## 3D code data
* * * * * * * * *

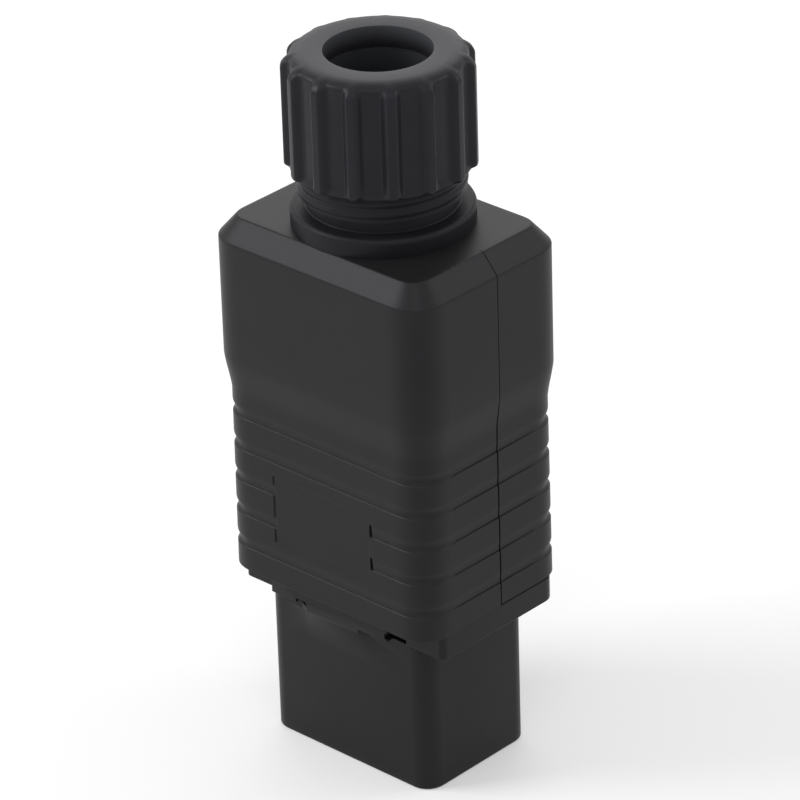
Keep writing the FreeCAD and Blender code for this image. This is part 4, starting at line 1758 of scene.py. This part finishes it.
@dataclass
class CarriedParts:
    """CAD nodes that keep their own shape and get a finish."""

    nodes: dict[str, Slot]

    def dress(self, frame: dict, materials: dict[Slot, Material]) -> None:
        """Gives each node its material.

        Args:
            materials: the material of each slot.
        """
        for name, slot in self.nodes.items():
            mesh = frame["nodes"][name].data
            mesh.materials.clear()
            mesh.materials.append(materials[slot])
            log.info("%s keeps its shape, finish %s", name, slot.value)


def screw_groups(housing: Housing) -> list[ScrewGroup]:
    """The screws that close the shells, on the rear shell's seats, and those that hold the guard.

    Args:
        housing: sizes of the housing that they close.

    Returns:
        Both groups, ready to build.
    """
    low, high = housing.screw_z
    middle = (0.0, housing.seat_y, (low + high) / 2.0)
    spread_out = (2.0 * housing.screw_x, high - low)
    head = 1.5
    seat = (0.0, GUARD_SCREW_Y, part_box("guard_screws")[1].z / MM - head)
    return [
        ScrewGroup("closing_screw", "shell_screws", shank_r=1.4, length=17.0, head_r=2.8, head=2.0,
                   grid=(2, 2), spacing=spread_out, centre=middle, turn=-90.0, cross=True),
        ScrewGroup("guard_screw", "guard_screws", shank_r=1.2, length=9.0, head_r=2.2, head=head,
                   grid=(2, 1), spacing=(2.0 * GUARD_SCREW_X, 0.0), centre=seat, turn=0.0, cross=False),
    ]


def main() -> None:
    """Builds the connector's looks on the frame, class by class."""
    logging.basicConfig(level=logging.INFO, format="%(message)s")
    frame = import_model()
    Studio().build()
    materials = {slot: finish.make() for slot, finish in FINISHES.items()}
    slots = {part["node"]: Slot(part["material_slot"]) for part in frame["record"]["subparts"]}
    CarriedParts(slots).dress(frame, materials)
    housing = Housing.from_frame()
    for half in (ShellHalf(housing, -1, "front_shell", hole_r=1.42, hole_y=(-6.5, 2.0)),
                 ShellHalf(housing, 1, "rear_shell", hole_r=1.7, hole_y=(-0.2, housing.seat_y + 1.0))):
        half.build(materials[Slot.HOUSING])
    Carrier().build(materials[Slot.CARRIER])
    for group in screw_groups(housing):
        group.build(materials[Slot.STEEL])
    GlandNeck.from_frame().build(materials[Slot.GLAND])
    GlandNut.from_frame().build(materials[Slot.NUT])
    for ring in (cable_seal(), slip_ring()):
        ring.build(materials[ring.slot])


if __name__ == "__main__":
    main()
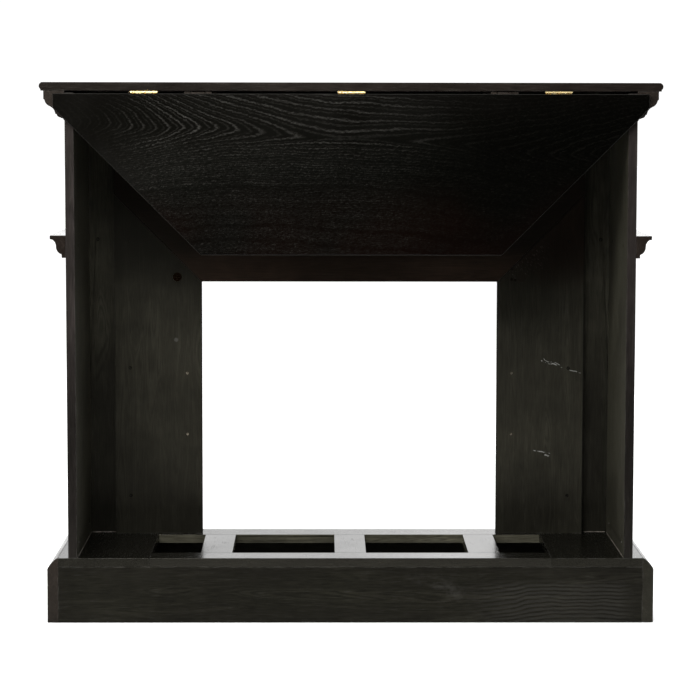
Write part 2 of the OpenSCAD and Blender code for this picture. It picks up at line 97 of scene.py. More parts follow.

* * * * * * * * *

## TASK TO CARRY OUT
Reproduce, please, the lines of the material from its first line down to the line containing "housing: sizes of", keeping both ends and nothing beyond them.

## RESULT OF THIS TASK
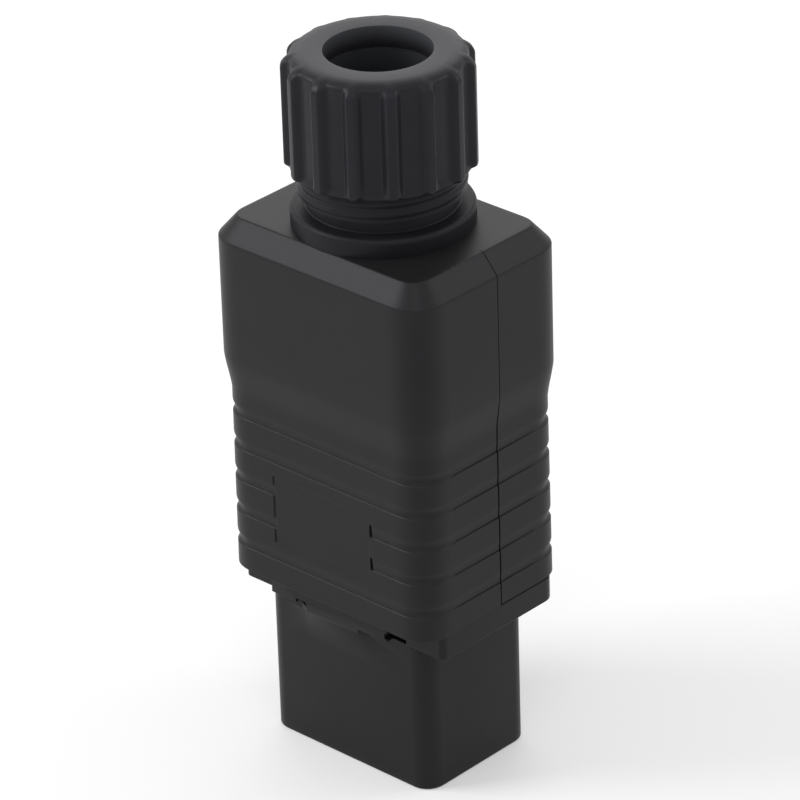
Keep writing the FreeCAD and Blender code for this image. This is part 4, starting at line 1758 of scene.py. This part finishes it.
@dataclass
class CarriedParts:
    """CAD nodes that keep their own shape and get a finish."""

    nodes: dict[str, Slot]

    def dress(self, frame: dict, materials: dict[Slot, Material]) -> None:
        """Gives each node its material.

        Args:
            materials: the material of each slot.
        """
        for name, slot in self.nodes.items():
            mesh = frame["nodes"][name].data
            mesh.materials.clear()
            mesh.materials.append(materials[slot])
            log.info("%s keeps its shape, finish %s", name, slot.value)


def screw_groups(housing: Housing) -> list[ScrewGroup]:
    """The screws that close the shells, on the rear shell's seats, and those that hold the guard.

    Args:
        housing: sizes of the housing that they close.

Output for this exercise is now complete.